Which consulting specialties are the best fit for ESTPs?
Turnaround consulting, market entry strategy, commercial and sales strategy, and crisis advisory work are the strongest fits. These specialties reward speed, decisiveness, and social intelligence over extended analytical patience. ESTPs tend to struggle most in long-horizon organizational design work, where progress is incremental and feedback loops are slow. Choosing a specialty that generates the kind of immediate, tangible results ESTPs find energizing makes the difference between a sustainable career and a draining one.
How can ESTPs overcome the perception that they’re charming but not deep?
The most effective approach is showing your work more deliberately than feels necessary. Publishing written analysis, building a speaking profile around specific domain expertise, and consistently delivering one genuinely surprising insight per engagement all signal rigor to skeptical audiences. ESTPs don’t need to perform a more measured persona. They need to make their depth visible in ways that skeptical clients can register. Over time, a reputation for delivering unexpected insights becomes a more powerful credibility signal than any credential.
What does long-term career sustainability look like for an ESTP in consulting?
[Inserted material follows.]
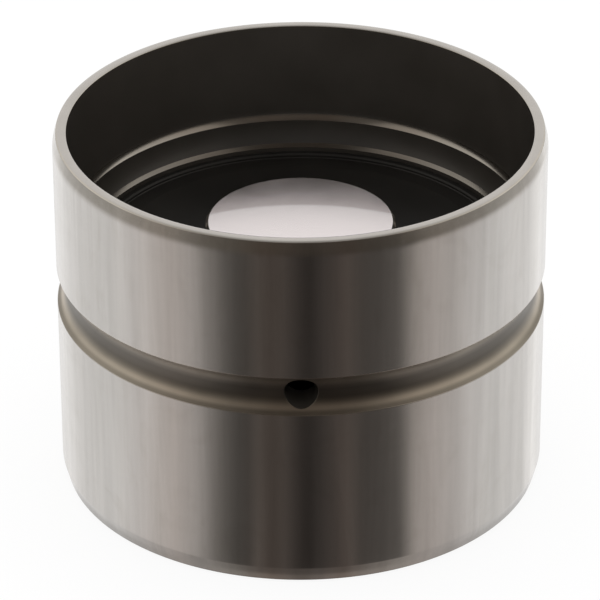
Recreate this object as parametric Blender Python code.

Sustainable consulting careers for ESTPs are built on three foundations: genuine domain expertise in a specific area, ongoing client relationships that provide continuity beyond individual projects, and systems for managing energy and income through the natural feast-or-famine rhythm of consulting work. ESTPs who invest in all three create careers that stay engaging over time rather than burning bright and fading. The internal work of building self-awareness about what energizes versus what merely stimulates is as important as any external career strategy.